Kayakers on Bowen Island had a very close and potentially dangerous encounter with a humpback whale last weekend — a reminder that the whales are focused on feeding and often oblivious to their surroundings.

Photos shared on social media by Bowen Island Sea Kayaking show a group of kayakers huddled hard against the shore as a humpback — now identified as Malachite, a three-year-old male — was lunge-feeding within a paddle’s length of the boaters and the shore.

Jackie Hildering, a humpback researcher with the Marine Education and Research Society, said the humpback whale was not showing curiosity about the boats, but feeding on schools of small fish.

Humpbacks are returning to the Salish Sea after their migrations from breeding in Hawaii, Mexico and Central America where there is little food and they are working hard to build up reserves in the Salish Sea, said Hildering.

She said humpbacks such as Malachite have “very strong site fidelity” for feeding in the Salish Sea, usually taught by their ­mothers. “It is so important for boaters to realize that this is what humpbacks are so often doing here … they are feeding,” she said. “Collision is a very real risk to the safety of all boaters.”

She said baleen whales are not known to have bio sonar/echolocation to interpret their surroundings. They can surface suddenly after long dives, hardly ever travel in a straight line and can suddenly become acrobatic with breaches.

When not feeding or diving, humpbacks can be sleeping or nursing near the surface and be difficult to detect.

Bowen Island Sea ­Kayaking owner Steve Mather did not return calls for an interview, but staff confirmed the encounter.

On social media, Mather said the kayakers saw the humpback from a distance and deliberately positioned themselves by the shore where they thought they could watch safely.

“The humpback had different ideas. Amazingly they actually captured the whole episode on video. We chose not to publish [the videos] specifically because we don’t want to encourage kayakers to get close to marine mammals,” said the post.

But the company did share photos of the encounter from a distance. “We are sharing these photos, not the kayaker’s footage, because it serves as an excellent example of just how close to shore a humpback might be feeding. And that even though effort was taken to be in a seemingly safe spot, the kayaks found themselves in an extremely dangerous position between an 80,000-pound whale and a rock wall. Thankfully everyone was OK, but it could have ended much differently.

“Hopefully we can all learn from this how unpredictable whales can be and that we need to give them lots of space.”

Bowen Island Sea Kayaking also noted it’s the law to keep 100 metres from whales — 200 metres if they are resting or with a calf — and 400 metres from all orcas in southern B.C. waters.

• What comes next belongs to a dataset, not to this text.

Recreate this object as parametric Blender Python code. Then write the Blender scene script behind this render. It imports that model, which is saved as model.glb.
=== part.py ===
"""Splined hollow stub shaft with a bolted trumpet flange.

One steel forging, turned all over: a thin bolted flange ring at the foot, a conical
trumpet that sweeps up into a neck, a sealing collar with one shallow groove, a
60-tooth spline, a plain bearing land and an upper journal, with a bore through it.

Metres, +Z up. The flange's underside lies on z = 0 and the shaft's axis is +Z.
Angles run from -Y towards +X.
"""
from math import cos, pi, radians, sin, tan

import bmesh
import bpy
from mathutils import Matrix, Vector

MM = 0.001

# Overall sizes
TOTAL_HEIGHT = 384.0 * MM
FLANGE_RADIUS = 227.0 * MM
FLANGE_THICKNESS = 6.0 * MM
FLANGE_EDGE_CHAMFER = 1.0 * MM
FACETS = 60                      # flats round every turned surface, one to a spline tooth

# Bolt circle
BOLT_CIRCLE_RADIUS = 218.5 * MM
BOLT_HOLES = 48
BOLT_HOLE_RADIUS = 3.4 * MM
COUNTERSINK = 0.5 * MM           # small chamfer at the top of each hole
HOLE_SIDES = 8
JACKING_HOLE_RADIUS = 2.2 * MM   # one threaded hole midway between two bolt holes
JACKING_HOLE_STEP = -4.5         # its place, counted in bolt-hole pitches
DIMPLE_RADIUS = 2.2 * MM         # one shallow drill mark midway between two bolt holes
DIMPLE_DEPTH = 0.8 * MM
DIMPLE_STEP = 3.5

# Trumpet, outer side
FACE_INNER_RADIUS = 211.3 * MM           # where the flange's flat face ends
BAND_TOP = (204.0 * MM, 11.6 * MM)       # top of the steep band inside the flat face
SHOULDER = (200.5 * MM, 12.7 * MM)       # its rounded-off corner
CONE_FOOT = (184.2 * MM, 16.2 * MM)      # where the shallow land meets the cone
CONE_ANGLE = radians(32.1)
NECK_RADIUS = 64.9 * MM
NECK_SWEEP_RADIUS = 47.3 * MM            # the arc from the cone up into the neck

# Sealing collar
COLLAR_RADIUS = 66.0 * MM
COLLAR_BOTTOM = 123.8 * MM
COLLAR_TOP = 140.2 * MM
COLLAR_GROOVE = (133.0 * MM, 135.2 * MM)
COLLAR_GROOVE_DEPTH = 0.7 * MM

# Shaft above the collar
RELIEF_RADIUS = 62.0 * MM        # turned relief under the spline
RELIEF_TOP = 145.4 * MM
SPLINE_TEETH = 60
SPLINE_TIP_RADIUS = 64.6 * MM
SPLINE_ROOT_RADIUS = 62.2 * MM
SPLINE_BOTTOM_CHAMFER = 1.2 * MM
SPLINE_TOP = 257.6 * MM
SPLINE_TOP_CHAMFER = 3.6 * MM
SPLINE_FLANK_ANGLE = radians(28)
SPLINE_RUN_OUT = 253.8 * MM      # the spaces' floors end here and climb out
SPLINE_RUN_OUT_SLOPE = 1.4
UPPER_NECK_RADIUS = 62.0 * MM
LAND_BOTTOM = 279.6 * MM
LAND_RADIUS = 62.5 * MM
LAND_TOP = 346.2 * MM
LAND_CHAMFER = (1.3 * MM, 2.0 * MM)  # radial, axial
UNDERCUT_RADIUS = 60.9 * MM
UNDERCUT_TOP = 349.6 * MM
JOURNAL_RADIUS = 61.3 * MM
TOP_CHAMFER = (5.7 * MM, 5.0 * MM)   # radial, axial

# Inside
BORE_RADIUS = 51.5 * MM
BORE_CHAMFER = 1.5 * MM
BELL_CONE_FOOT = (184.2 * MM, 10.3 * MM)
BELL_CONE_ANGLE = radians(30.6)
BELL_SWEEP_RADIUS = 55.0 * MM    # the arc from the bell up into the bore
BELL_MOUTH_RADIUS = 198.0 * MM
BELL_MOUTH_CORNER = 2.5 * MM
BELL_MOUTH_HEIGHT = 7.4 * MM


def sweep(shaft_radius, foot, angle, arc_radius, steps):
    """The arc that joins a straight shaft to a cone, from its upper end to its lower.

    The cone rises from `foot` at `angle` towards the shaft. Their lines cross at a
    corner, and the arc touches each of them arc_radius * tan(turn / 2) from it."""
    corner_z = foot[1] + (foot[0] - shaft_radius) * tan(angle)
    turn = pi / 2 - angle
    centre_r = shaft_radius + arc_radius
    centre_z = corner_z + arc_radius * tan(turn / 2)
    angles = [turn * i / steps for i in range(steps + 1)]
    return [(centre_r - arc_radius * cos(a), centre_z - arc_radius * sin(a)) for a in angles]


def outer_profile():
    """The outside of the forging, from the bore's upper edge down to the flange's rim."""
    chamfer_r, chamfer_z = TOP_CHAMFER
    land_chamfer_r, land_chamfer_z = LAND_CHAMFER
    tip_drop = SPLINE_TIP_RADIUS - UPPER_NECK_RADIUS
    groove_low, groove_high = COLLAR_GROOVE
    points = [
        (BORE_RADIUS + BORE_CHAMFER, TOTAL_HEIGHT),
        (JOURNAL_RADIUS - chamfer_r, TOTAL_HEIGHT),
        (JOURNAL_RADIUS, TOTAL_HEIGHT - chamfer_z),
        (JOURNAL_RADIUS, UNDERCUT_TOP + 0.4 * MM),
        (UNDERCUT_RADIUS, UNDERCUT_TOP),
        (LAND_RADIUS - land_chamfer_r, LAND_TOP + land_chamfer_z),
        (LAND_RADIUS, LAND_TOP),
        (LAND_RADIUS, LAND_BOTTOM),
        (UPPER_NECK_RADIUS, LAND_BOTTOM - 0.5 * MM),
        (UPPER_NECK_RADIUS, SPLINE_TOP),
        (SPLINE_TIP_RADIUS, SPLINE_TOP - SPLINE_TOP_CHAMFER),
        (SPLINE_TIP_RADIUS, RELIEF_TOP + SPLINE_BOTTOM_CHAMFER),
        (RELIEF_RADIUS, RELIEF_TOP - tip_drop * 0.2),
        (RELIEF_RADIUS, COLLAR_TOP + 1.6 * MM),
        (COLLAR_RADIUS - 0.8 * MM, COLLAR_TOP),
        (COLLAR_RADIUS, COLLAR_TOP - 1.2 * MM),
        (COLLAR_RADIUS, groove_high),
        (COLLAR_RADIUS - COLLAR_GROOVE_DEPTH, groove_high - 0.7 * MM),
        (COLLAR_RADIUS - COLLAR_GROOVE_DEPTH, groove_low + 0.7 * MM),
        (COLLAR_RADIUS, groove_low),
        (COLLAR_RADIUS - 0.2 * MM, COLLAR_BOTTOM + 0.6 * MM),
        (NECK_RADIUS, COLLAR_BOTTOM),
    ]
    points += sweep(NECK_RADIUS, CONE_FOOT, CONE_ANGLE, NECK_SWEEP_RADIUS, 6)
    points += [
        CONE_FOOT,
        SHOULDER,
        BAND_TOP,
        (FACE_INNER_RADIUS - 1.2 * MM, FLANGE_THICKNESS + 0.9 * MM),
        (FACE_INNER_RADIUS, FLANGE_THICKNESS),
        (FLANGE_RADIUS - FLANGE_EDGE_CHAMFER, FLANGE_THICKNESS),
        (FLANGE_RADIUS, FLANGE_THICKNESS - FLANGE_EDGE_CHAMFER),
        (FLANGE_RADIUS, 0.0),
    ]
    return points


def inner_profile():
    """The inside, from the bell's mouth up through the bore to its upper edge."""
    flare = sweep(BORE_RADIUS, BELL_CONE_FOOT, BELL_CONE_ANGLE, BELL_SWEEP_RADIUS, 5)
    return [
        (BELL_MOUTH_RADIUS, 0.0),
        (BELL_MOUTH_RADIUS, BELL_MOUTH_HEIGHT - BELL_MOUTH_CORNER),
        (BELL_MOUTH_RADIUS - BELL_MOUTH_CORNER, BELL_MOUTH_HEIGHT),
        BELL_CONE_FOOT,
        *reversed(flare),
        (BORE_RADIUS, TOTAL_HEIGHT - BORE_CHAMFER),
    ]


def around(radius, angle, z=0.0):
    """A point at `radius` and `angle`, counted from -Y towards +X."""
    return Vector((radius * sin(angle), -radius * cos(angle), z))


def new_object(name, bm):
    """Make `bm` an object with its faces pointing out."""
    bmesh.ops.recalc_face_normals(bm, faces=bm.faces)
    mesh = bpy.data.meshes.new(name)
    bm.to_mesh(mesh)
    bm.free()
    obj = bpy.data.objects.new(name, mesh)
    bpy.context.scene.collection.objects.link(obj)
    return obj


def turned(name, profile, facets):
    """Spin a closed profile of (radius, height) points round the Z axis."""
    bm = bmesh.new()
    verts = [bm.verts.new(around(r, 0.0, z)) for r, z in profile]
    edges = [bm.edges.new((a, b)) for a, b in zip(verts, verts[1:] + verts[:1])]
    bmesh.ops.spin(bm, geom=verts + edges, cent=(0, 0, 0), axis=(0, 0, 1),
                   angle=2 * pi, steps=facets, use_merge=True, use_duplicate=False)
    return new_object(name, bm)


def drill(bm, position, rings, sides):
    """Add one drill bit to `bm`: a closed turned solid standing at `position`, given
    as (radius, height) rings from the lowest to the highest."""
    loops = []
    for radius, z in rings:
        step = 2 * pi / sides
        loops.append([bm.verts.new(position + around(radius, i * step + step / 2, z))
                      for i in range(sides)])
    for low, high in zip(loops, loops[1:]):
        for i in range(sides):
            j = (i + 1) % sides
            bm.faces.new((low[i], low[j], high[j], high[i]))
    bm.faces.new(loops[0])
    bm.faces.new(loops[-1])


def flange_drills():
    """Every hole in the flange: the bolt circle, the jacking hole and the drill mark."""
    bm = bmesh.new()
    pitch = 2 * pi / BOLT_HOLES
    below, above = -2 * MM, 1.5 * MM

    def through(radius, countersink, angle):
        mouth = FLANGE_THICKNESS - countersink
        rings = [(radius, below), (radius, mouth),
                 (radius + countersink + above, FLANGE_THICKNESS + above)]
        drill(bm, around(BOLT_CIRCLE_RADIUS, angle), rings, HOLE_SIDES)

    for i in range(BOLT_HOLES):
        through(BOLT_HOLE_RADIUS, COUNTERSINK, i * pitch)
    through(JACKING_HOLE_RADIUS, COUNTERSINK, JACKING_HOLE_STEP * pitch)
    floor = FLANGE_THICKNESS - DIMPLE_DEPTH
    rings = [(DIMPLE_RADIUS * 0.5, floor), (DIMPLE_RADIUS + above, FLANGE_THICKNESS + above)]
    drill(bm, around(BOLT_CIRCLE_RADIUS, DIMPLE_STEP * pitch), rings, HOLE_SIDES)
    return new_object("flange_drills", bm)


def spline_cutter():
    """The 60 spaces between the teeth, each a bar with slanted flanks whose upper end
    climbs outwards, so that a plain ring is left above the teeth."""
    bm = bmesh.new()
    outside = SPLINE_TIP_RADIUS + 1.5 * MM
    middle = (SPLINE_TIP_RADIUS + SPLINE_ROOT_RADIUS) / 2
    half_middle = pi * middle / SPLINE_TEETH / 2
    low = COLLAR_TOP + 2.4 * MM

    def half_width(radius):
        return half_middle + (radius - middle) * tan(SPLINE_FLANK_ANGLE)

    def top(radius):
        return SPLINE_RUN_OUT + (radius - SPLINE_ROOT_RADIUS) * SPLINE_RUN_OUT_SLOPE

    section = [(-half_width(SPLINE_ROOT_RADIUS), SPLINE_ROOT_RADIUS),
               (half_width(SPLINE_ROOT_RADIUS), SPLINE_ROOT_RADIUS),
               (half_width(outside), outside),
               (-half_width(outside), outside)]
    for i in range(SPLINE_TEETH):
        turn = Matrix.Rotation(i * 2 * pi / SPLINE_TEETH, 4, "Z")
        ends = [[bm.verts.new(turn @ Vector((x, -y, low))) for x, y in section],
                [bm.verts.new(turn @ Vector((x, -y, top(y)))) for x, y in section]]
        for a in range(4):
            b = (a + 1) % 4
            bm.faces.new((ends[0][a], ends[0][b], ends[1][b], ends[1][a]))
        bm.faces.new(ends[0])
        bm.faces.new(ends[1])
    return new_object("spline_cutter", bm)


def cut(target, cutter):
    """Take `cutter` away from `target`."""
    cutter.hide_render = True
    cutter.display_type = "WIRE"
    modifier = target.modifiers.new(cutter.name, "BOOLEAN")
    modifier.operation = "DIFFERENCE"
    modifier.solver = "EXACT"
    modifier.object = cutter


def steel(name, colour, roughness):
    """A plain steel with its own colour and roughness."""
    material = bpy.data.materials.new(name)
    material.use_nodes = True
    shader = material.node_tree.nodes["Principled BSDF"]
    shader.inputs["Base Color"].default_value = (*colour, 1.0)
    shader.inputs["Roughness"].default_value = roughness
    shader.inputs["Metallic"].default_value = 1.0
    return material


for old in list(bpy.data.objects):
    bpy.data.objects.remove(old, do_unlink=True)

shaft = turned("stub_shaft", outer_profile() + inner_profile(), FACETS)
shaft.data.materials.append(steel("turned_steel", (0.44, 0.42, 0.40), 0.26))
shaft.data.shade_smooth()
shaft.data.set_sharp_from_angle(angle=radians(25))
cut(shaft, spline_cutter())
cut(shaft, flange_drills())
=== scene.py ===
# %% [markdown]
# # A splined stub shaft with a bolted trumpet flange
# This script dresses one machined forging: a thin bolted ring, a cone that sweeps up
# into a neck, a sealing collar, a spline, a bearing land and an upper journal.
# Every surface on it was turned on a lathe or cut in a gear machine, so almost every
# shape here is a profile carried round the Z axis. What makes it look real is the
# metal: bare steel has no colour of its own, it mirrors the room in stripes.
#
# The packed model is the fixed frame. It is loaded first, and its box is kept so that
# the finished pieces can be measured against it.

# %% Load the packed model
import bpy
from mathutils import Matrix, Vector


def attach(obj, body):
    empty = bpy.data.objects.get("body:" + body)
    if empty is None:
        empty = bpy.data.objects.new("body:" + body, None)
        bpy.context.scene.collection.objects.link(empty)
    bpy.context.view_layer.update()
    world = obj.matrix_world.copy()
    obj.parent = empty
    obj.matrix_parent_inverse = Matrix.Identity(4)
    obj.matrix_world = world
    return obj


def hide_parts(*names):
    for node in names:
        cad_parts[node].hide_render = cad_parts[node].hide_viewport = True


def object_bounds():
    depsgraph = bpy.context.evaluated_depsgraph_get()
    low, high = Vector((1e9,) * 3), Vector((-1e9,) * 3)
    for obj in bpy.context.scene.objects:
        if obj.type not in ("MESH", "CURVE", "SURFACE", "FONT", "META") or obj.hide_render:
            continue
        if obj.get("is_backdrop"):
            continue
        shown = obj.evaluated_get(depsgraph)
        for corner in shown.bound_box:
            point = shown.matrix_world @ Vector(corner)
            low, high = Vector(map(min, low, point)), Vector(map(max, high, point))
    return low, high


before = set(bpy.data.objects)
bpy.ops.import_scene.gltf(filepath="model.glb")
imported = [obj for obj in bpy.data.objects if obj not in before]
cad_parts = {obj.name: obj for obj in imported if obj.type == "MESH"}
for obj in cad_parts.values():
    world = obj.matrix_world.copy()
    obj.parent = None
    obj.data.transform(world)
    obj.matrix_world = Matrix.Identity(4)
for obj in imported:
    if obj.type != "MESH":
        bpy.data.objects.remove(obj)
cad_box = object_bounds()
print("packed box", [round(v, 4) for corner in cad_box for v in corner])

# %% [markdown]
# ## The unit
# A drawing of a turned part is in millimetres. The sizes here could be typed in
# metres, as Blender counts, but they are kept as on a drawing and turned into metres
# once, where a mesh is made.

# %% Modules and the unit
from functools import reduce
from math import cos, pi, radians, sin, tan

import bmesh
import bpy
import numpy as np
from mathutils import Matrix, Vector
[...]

Hildering said “significant human injuries” can result from collisions with whales. She said kayaks and paddle boards have been flipped, boats have been disabled and people have been thrown from their boats, suffering blunt force trauma.

In June 2017, a guided fishing boat collided with a breaching humpback off Haida Gwaii. Mike Hamill, a passenger, was thrown into the air and landed on the console of the vessel. Hamill’s back was broken in three places, which left him a paraplegic.

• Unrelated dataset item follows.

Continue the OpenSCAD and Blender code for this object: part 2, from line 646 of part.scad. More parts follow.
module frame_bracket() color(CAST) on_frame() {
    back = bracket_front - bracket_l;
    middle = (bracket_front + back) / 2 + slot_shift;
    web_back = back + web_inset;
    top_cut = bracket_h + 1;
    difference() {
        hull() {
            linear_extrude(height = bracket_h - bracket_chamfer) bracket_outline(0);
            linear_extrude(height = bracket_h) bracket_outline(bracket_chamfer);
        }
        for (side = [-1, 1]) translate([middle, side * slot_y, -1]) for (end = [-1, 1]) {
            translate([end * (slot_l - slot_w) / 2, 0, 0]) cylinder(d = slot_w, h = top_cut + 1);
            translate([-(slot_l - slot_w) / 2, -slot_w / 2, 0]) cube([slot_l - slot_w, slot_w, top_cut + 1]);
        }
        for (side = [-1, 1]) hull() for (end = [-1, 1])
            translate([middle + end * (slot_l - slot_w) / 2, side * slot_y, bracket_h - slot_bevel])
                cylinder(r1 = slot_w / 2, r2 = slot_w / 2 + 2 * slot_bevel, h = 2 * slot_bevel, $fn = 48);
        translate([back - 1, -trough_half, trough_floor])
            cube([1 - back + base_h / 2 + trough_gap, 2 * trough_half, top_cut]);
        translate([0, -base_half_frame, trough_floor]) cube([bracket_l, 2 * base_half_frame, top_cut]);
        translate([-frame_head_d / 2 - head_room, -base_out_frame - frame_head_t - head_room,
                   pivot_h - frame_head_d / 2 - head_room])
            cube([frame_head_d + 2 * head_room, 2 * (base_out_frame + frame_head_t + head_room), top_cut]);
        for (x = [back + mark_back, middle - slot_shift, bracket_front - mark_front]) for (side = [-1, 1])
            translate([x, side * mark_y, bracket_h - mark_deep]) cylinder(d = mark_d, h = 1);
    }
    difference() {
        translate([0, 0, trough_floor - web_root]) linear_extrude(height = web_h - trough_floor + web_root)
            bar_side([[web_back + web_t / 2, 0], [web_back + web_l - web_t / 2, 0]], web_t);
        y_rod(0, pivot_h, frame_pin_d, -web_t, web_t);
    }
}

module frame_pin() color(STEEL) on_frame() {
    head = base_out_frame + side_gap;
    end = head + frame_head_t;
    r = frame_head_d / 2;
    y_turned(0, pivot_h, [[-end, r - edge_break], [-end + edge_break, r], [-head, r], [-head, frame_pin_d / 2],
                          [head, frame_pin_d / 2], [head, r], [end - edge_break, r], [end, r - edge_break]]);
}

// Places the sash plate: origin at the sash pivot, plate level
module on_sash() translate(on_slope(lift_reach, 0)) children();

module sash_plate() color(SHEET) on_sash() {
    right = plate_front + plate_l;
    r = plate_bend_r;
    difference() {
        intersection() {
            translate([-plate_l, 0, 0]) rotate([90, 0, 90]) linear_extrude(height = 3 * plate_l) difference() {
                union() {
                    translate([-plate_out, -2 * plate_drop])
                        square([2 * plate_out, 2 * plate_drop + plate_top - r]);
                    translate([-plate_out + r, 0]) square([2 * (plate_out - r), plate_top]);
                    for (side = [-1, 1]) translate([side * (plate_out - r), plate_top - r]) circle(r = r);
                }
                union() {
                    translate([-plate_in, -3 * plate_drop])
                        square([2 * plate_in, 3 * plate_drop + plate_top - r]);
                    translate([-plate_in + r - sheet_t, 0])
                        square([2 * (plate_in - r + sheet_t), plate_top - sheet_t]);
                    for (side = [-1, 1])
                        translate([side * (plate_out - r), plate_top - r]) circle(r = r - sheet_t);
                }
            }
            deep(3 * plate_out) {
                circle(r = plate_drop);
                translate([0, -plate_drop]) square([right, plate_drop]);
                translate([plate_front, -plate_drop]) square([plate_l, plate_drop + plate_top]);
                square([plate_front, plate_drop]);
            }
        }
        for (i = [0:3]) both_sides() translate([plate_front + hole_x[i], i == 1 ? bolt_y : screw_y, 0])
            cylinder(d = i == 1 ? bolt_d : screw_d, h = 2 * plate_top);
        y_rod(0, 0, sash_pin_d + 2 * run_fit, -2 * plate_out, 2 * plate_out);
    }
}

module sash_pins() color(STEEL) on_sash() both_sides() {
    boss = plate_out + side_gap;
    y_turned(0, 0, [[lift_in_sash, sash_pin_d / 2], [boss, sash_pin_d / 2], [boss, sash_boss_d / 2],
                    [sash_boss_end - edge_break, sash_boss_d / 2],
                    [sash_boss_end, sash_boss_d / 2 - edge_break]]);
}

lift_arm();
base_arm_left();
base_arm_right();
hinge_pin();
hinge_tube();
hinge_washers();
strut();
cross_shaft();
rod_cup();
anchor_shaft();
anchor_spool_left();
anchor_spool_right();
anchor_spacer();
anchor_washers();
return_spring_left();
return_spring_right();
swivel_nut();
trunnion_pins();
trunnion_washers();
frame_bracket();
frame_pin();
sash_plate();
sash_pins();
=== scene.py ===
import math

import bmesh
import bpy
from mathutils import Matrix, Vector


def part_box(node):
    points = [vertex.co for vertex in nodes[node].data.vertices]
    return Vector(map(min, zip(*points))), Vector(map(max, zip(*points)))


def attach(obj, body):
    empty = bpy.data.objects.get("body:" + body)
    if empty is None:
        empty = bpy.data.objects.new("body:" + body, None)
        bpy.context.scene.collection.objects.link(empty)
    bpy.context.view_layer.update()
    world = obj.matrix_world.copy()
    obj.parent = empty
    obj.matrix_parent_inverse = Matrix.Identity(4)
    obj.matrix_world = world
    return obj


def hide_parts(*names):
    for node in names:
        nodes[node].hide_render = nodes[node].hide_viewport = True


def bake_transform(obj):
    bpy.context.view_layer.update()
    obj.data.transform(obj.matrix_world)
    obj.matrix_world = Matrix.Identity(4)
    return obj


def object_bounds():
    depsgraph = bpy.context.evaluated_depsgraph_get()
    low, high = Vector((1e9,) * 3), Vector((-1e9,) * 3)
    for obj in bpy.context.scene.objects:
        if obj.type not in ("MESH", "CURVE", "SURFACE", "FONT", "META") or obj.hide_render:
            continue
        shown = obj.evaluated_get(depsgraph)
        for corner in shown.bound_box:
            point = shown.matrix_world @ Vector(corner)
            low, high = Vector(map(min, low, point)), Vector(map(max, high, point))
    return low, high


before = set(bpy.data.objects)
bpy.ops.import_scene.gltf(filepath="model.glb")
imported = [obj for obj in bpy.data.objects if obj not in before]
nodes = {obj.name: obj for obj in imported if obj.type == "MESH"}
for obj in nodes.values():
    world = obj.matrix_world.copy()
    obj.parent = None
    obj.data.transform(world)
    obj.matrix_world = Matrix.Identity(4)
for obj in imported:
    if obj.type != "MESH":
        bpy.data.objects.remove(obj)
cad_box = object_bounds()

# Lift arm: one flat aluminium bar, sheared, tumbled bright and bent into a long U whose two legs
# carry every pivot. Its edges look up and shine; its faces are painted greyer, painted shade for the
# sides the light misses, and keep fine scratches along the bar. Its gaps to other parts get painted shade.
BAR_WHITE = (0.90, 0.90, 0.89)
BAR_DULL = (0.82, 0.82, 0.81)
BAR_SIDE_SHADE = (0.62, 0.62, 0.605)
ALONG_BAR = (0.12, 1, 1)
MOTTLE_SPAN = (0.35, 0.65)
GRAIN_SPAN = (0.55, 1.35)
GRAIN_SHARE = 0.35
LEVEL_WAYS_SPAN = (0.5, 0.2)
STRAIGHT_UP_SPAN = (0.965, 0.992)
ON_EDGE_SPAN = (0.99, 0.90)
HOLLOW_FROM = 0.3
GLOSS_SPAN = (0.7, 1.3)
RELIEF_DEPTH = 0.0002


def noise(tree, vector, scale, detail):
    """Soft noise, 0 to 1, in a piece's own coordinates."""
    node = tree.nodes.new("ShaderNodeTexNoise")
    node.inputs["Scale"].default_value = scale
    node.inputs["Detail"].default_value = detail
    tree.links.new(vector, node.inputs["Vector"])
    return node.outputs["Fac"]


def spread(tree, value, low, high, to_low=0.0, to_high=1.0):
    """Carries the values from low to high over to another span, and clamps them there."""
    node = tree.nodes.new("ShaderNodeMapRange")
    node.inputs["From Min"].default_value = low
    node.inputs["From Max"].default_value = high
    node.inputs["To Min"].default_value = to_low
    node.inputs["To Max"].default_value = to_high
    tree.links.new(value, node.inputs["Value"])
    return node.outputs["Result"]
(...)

Hildering said Bowen Island Sea Kayaking presented the right message with its social media post. “We need people to do the right things when posting these photos, that there are laws that exist that protect the whales and the people seeing them,” said Hildering.

The Marine Education and Research Society is partnering with tourism group 4VI and the North Island Marine Mammal Stewardship Association this year on a marine mammal viewing best practices program.

It urges tourists and locals who view whales and share those experiences through social media to do so with awareness of the rules and laws that protect the species and ecosystems where marine mammals live.